- Other names: Haemorrhage in bile, Haematobilia, Hematobilia, Hemobilia, Hemobilia (disorder)
- Specialty: Gastroenterology

= Haemobilia =

Haemobilia is a medical condition of bleeding into the biliary tree. Haemobilia occurs when there is a fistula between a vessel of the splanchnic circulation and the intrahepatic or extrahepatic biliary system. It can present as acute upper gastrointestinal (UGI) bleeding. It should be considered in upper abdominal pain presenting with UGI bleeding especially when there is a history of liver injury or instrumentation.

Haemobilia was first recorded in 1654 by Francis Glisson, a Cambridge professor.

==Presentation==
Quincke's triad of upper abdominal pain, upper gastrointestinal haemorrhage and jaundice is classical but only present in 22% cases.

It can be immediately life-threatening in major bleeding. However, in minor haemobilia, patient is haemodynamically stable despite significant blood loss being apparent.

==Causes==

The causes of haemobilia include trauma (which can be accidental or iatrogenic due to procedures such as cholecystectomy), instrumentation (especially after ERCP), gallstone, inflammatory conditions ranging from ascariasis to PAN, vascular malformation, tumors, coagulopathy, and liver biopsy.

==Diagnosis==
Combination of EGD, CT scan and angiography depending on clinical situation, bearing in mind that haemobilia may present many days after injury. Cholangiography is performed if there is a percutaneous access or if ERCP is undertaken.

==Management==
Most bleeding from instrumentation are minor and would settle spontaneously.

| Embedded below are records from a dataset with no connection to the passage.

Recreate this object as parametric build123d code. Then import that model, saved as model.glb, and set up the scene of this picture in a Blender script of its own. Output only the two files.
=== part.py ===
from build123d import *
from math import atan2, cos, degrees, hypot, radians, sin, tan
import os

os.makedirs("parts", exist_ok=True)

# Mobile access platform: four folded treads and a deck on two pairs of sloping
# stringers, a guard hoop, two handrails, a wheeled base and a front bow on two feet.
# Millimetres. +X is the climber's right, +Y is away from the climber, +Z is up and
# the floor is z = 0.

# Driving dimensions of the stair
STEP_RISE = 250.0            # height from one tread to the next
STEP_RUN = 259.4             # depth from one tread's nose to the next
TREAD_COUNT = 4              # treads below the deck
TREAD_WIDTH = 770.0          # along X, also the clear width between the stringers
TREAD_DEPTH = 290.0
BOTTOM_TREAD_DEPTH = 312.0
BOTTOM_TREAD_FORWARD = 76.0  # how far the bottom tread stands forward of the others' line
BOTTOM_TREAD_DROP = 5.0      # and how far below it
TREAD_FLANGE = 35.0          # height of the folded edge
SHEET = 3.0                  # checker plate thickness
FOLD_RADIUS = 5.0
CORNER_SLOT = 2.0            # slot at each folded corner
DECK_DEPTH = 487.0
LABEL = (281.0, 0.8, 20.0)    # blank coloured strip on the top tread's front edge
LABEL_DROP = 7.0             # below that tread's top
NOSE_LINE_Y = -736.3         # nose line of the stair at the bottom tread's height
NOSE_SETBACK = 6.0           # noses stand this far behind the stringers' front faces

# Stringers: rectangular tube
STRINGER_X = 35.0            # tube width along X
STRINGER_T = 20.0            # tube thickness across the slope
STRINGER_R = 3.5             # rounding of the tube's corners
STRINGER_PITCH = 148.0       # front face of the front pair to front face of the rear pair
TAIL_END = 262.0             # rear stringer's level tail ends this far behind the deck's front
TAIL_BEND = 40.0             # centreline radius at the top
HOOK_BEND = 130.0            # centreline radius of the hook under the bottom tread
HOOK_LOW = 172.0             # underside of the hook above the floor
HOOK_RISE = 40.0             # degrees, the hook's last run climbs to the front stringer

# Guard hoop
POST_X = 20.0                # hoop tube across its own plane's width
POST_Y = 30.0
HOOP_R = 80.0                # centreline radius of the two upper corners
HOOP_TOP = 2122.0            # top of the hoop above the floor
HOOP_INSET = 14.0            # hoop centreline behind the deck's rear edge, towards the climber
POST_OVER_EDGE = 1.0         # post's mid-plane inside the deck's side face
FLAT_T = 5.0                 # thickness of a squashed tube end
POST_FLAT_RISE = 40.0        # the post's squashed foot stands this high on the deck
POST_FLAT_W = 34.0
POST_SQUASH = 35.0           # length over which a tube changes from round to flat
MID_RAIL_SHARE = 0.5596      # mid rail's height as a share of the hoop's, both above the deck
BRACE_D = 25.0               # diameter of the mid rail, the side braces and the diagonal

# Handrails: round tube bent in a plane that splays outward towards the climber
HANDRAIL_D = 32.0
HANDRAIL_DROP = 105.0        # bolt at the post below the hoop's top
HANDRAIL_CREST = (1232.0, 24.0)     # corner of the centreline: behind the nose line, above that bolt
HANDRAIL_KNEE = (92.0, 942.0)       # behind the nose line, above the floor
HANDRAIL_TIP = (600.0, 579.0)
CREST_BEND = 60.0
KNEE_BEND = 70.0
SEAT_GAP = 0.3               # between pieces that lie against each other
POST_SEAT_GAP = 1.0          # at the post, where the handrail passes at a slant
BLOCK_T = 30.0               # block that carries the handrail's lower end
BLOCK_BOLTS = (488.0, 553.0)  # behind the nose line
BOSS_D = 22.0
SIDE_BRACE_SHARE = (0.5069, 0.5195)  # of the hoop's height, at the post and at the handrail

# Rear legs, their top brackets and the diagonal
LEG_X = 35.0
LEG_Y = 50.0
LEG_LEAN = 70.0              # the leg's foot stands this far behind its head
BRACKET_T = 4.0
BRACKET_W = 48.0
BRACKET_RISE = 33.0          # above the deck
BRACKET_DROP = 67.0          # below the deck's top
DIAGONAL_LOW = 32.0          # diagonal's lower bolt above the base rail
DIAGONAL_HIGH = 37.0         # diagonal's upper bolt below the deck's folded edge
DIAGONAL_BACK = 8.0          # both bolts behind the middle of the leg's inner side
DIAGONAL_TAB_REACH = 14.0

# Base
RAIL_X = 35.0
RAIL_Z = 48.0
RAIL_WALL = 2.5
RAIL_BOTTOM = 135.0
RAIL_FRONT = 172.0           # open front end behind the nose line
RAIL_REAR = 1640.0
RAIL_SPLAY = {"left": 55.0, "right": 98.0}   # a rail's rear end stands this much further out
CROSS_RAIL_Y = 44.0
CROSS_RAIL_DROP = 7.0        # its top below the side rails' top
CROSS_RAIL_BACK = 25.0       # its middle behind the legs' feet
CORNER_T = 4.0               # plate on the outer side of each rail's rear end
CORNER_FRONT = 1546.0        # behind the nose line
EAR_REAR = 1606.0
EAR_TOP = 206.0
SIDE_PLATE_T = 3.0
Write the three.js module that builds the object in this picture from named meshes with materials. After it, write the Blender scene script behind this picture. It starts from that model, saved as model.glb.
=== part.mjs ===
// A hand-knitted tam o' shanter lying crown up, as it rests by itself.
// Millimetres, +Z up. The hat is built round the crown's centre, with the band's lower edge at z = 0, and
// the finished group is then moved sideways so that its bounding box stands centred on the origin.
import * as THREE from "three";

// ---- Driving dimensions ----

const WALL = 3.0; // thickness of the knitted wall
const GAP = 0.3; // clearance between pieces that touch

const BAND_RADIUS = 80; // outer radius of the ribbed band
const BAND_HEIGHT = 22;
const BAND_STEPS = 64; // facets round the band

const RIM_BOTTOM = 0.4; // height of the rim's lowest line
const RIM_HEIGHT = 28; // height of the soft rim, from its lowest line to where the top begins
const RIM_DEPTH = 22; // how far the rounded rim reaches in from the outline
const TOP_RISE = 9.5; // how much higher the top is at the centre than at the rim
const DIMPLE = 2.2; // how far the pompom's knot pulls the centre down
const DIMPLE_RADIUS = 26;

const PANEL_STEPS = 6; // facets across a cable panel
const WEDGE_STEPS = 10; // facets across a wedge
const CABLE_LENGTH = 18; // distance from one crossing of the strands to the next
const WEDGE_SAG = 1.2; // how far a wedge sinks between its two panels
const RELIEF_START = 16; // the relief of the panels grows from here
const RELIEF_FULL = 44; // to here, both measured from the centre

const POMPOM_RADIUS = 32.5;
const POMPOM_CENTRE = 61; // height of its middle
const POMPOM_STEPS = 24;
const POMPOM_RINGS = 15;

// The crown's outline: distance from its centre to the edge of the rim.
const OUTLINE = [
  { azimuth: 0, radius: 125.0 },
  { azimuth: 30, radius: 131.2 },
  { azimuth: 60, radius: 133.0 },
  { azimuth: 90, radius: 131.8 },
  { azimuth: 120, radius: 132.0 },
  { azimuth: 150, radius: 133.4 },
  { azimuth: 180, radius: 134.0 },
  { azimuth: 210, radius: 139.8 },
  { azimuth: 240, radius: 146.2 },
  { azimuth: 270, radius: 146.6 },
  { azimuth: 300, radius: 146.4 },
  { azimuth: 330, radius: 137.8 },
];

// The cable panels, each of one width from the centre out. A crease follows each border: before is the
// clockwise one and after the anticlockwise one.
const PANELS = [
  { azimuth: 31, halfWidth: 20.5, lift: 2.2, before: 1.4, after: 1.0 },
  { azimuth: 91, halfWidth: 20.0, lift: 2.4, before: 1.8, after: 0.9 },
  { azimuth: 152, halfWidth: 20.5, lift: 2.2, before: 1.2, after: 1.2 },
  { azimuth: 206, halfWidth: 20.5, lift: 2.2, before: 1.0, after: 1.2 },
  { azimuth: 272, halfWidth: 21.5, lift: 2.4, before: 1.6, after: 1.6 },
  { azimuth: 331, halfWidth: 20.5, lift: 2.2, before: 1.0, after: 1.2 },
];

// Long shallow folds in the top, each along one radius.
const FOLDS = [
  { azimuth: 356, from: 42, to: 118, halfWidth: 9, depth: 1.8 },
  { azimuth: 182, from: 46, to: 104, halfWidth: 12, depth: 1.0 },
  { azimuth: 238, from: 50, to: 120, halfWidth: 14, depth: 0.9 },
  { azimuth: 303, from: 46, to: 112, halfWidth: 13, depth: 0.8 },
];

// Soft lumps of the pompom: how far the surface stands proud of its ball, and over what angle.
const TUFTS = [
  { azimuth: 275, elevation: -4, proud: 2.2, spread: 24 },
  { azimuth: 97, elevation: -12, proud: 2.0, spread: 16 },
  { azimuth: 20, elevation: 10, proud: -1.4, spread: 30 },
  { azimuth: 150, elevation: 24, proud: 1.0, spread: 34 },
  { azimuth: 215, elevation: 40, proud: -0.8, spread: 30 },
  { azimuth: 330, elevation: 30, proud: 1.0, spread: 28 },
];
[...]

When indicated, management is directed towards stopping bleeding and relieving obstruction if present, which is achieved either by surgical ligation of hepatic artery or by endovascular embolisation. Endovasculartrans-arterial embolisation (TAE) is preferred initially because of high success rate and less complication. TAE involves the selective catheterization of a hepatic artery followed by embolic occlusion. Surgery is indicated when TAE has failed or sepsis present in biliary tree or drainage has failed.